Bond Dealer of America
- Abbreviation: BDA
- Established: March 2008; 18 years ago
- Type: Trade association
- Purpose: Lobby for the U.S. fixed income market participants
- Location: Washington, DC, United States;
- Region served: United States
- Members: 100+ (2024)
- Official language: English
- CEO: Mike Nicholas
- Website: www.bdamerica.org
- Formerly called: Regional Bond Dealers Association

= Bond Dealers of America =

American trade association for fixed income participants

The Bond Dealers of America (BDA), formerly Regional Bond Dealers Association, is an American trade association focused on representing regional and middle-market securities firms active in the United States fixed income markets.
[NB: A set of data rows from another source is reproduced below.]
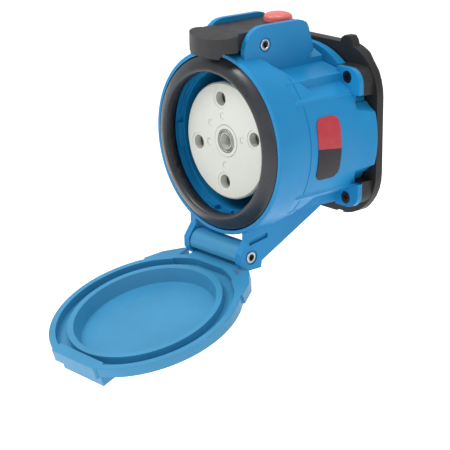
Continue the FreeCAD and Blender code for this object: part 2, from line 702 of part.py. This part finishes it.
def make_button():
    """A domed button pressed into the lever."""
    body = new_body("latch_button")
    sketch = new_sketch(body, "button_sketch", "XZ_Plane", 0, [[
        (0.0, 61.8), (cell("button_radius"), 61.8), (cell("button_radius"), 65.2), (7.8, 66.3),
        (6.9, 67.1), (5.2, 67.7), (2.8, 68.1), (0.0, 68.2)]])
    feature = body.newObject("PartDesign::Revolution", "dome")
    feature.Profile = sketch
    feature.ReferenceAxis = (sketch, ["V_Axis"])
    feature.Angle = 360
    body.setExpression("Placement.Base.y", "0 - Sizes.button_y")
    doc.recompute()


def make_rivet(label, half, y, z):
    """A hollow rivet along X with a rolled collar at each end."""
    body = new_body(label)
    pin = cell("pin_radius")
    sketch = new_sketch(body, "rivet_sketch", "XY_Plane", 0, [[
        (-half - 0.1, 1.7), (-half - 0.1, 2.9), (-half + 0.1, 3.2), (-half + 0.6, 3.2), (-half + 0.6, pin),
        (half - 0.6, pin), (half - 0.6, 3.2), (half - 0.1, 3.2), (half + 0.1, 2.9), (half + 0.1, 1.7)]])
    feature = body.newObject("PartDesign::Revolution", "tube")
    feature.Profile = sketch
    feature.ReferenceAxis = (sketch, ["H_Axis"])
    feature.Angle = 360
    bind(body, "Placement.Base.y", y)
    bind(body, "Placement.Base.z", z)
    doc.recompute()


def make_lid():
    """The lid, modelled closed and then turned to its open rest position."""
    body = new_body("lid")
    top = cell("rim_top")
    low = cell("rim_bottom")
    floor = cell("dish_floor")
    outer = cell("dish_outer")
    ring = cell("ring_radius")
    revolve(body, "dish", [
        (0.0, floor), (38.6, floor), (cell("ring_bore"), top + 0.1), (ring, top + 0.1), (ring + 0.3, top + 4.6),
        (cell("rim_bore"), top + 4.6), (cell("rim_bore"), top), (cell("rim_radius") - 0.4, top),
        (cell("rim_radius"), top + 0.4), (cell("rim_radius"), low), (52.4, low + 0.6), (49.6, low + 1.6),
        (46.0, outer - 1.4), (42.5, outer), (0.0, outer)])
    half = cell("tab_half")
    high = cell("tab_height")
    front_pad(body, "tab", top, low + 1.0, [[(-half, 46.0), (-half, high - 1.0), (-half + 1.0, high),
                                             (half - 1.0, high), (half, high - 1.0), (half, 46.0)]])
    front_pad(body, "tab_foot", low + 0.9, 96.4, [[(-17.0, 40.0), (-17.6, 49.6), (17.6, 49.6), (17.0, 40.0)]])
    front_pocket(body, "tab_flat", low + 4.0, top - 1.0, [box_points(-17.0, high, 17.0, 60.0)])
    for side in (-1, 1):
        front_pad(body, "shoulder_%d" % (side + 1), top, low, [[
            (side * 25.3, -44.0), (side * 25.3, -56.0), (side * 28.0, -55.6), (side * 37.5, -46.8),
            (side * 43.0, -36.5), (side * 40.0, -34.0)]])
    y = -cell("hinge_y")
    z = -cell("hinge_z")
    side_pad(body, "neck", -19.5, 19.5, [[(-88.2, -50.0), (-88.2, -58.0), (-85.0, -66.0), (-79.0, -68.0),
                                          (-78.5, -60.0), (-82.5, -54.8), (-82.5, -50.0)]])
    side_pad(body, "knuckle", -19.5, 19.5, [], [(y, z, 7.6)])
    side_pocket(body, "collar_relief", 20.0, -20.0, [[(-82.45, -60.0), (-82.45, -40.0), (-60.0, -40.0),
                                                      (-60.0, -54.2), (-78.5, -54.2)]])
    side_pocket(body, "spring_room", -15.4, -20.5, circles=[(y, z, 5.4)])
    side_pocket(body, "hinge_bore", 22.0, -22.0, circles=[(y, z, cell("pin_radius") + cell("running_gap"))])
    return body


def turned_about_hinge(body):
    """Swing the closed lid down to the open rest position."""
    centre = FreeCAD.Vector(0, -SIZES["hinge_y"], -SIZES["hinge_z"])
    body.Placement = FreeCAD.Placement(FreeCAD.Vector(), FreeCAD.Rotation(X_AXIS, 108), centre)
    doc.recompute()


def make_label():
    """A thin curved label on the right side of the barrel."""
    body = new_body("rating_label")
    r = cell("barrel_radius")
    revolve(body, "shell", [(r + 0.02, 35.5), (r + 0.42, 35.5), (r + 0.42, 53.0), (r + 0.02, 53.0)])
    side_pocket(body, "left_half", 30.0, -60.0, [[(-70.0, -60.0), (-20.0, -60.0), (-20.0, 60.0), (-70.0, 60.0)]])
    for name, sign in (("top_end", 1), ("low_end", -1)):
        side_pocket(body, name, 60.0, 0.0, [[
            (-60.0, sign * 60.0), (-60.0, sign * 13.6), (-53.0, sign * 13.6), (-52.4, sign * 15.4),
            (-50.6, sign * 17.2),
            (-48.8, sign * 17.8), (-39.7, sign * 17.8), (-37.9, sign * 17.2), (-36.1, sign * 15.4),
            (-35.5, sign * 13.6), (-30.0, sign * 13.6), (-30.0, sign * 60.0)]])


def make_springs():
    coil("shutter_spring", 13.4, 0.7, 67.1, 70.2, 1.5)
    spring = coil("latch_spring", 3.6, 0.5, 0.0, 8.8, 2.4)
    spring.Placement = FreeCAD.Placement(FreeCAD.Vector(0, -41.0, 47.0), FreeCAD.Rotation())
    spring = coil("lid_spring", 3.9, 0.55, 0.0, 4.0, 1.25)
    spring.Placement = FreeCAD.Placement(
        FreeCAD.Vector(-19.3, -SIZES["hinge_y"], -SIZES["hinge_z"]), FreeCAD.Rotation(Y_AXIS, 90))
    doc.recompute()


def write_parts():
    os.makedirs("parts", exist_ok=True)
    for label, item in nodes.items():
        shape = item.Shape
        state = item.State
        if "Invalid" in state or "Error" in state:
            raise ValueError("%s is in state %s" % (label, state))
        if shape.isNull() or not shape.isValid():
            raise ValueError("bad shape in " + label)
        print(label, "solids", len(shape.Solids), "volume", round(shape.Volume, 1))
        shape.exportStep("parts/%s.step" % label)


make_casing()
make_mounting_plate()
make_gaskets()
make_seal()
make_shutter()
make_carrier()
make_ground()
make_contacts()
make_screws()
make_lever()
make_button()
make_rivet("latch_rivet", cell("cheek_outer"), -cell("latch_y"), cell("latch_z"))
make_rivet("lid_hinge_rivet", cell("ear_outer"), -cell("hinge_y"), -cell("hinge_z"))
lid = make_lid()
turned_about_hinge(lid)
make_label()
make_springs()
doc.recompute()
write_parts()
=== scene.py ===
import math

import bpy
from mathutils import Matrix, Vector


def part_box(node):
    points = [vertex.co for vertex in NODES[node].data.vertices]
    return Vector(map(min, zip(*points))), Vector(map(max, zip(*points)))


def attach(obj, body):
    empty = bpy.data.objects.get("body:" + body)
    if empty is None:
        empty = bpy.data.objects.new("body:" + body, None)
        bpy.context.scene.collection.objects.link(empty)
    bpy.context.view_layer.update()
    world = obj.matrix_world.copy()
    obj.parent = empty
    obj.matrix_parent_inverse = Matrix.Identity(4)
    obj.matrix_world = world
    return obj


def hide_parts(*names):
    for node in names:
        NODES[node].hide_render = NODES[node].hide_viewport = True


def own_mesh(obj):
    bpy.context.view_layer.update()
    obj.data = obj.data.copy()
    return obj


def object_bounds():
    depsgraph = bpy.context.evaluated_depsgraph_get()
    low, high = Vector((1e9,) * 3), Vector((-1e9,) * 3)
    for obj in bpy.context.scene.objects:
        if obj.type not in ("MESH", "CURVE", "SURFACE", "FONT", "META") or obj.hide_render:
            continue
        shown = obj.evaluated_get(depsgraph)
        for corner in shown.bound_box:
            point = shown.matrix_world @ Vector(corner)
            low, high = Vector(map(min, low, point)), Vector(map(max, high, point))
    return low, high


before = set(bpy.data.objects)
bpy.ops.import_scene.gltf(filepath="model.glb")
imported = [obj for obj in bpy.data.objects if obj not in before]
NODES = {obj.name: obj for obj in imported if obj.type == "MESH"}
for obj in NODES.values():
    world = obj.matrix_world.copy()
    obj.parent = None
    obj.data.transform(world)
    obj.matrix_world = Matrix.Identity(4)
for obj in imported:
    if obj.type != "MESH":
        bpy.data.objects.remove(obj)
cad_low, cad_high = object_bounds()
MM = 0.001

# Stage.
FLOOR_GAP = 0.16
FLOOR_HALF = 30.0
FLOOR_GLOW = 0.4
WORLD_STRENGTH = 0.66

# Linear colours of the real finishes; the lid's colour is the casing blue washed lighter and greyer, a
# painted sheen.
BLUE = (0.010, 0.215, 0.47)
# painted sheen: the lid is the casing's plastic, lightened and greyed towards white for the sheen it catches
LID_SHEEN_BLUE = (0.036, 0.235, 0.43)
DARK_GREY = (0.024, 0.024, 0.026)
PLATE_BLACK = (0.018, 0.018, 0.019)
RUBBER = (0.016, 0.018, 0.022)
INSULATOR = (0.62, 0.63, 0.57)
CARRIER = (0.15, 0.15, 0.12)
CORAL = (0.66, 0.145, 0.140)
STEEL = (0.56, 0.56, 0.55)
BRASS = (0.62, 0.44, 0.16)
SILVER = (0.74, 0.73, 0.68)


# ---------------------------------------------------------------- materials

class Nodes:
    """Short calls for wiring one material."""

    def __init__(self, name, colour, roughness, **sockets):
        self.material = bpy.data.materials.new(name)
        self.material.use_nodes = True
        self.tree = self.material.node_tree
        self.shader = self.tree.nodes["Principled BSDF"]
        self.shader.inputs["Base Color"].default_value = (*colour, 1)
        self.shader.inputs["Roughness"].default_value = roughness
        for socket, value in sockets.items():
            self.shader.inputs[socket.replace("_", " ")].default_value = value
        self.where = self.add("ShaderNodeTexCoord").outputs["Object"]

    def add(self, kind, **inputs):
        node = self.tree.nodes.new(kind)
        for socket, value in inputs.items():
            self.put(value, node.inputs[socket.replace("_", " ")])
        return node

    def put(self, value, socket):
        if isinstance(value, bpy.types.NodeSocket):
            self.tree.links.new(value, socket)
        else:
            socket.default_value = value

    def noise(self, scale, detail=3.0, stretch=(1, 1, 1)):
        """Noise whose scale is in spots per metre."""
        mapping = self.add("ShaderNodeMapping", Vector=self.where, Scale=stretch)
        node = self.add("ShaderNodeTexNoise", Vector=mapping.outputs["Vector"], Scale=scale, Detail=detail)
        return node.outputs["Fac"]

    def ramp(self, value, low, high, first, last):
        """Maps low..high of a value to first..last."""
        node = self.add("ShaderNodeMapRange", Value=value)
        node.inputs["From Min"].default_value = low
        node.inputs["From Max"].default_value = high
        node.inputs["To Min"].default_value = first
        node.inputs["To Max"].default_value = last
        return node.outputs["Result"]

    def mix(self, factor, first, last):
        """Mixes two colours."""
        node = self.add("ShaderNodeMix")
        node.data_type = "RGBA"
        self.put(factor, node.inputs["Factor"])
        for value, socket in ((first, node.inputs[6]), (last, node.inputs[7])):
            self.put(value if isinstance(value, bpy.types.NodeSocket) else (*value, 1), socket)
        return node.outputs[2]

    def math(self, operation, first, second):
        node = self.tree.nodes.new("ShaderNodeMath")
        node.operation = operation
        self.put(first, node.inputs[0])
        self.put(second, node.inputs[1])
        return node.outputs[0]

    def bump(self, height, distance, strength=1.0, normal=None):
        node = self.add("ShaderNodeBump", Height=height)
        node.inputs["Distance"].default_value = distance
        node.inputs["Strength"].default_value = strength
        if normal is not None:
            self.put(normal, node.inputs["Normal"])
        return node.outputs["Normal"]

    def use(self, socket, value):
        self.put(value, self.shader.inputs[socket])


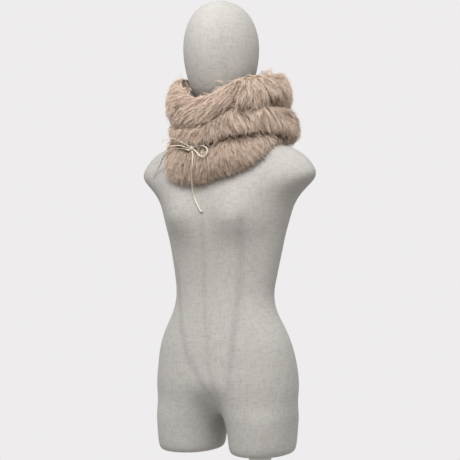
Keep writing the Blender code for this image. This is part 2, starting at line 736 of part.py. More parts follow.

The BDA is headquartered in Washington, DC, USA.

== History ==

Old Logo and original name

The RBDA was formed in March 2008 by 14 firms. The RBDA's stated mission was to "work to advocate public policies and market practices aimed at improving the market environment" and to "provide a forum for its members to discuss and debate issues of common interest."

In September 2011 the association changed its name to the Bond Dealers of America to better reflected its mission and expanding membership.

== Leadership ==
The RBDA is led by a 15-member board of directors. Executive staff of the RBDA includes Chief Executive Officer Mike Nicholas.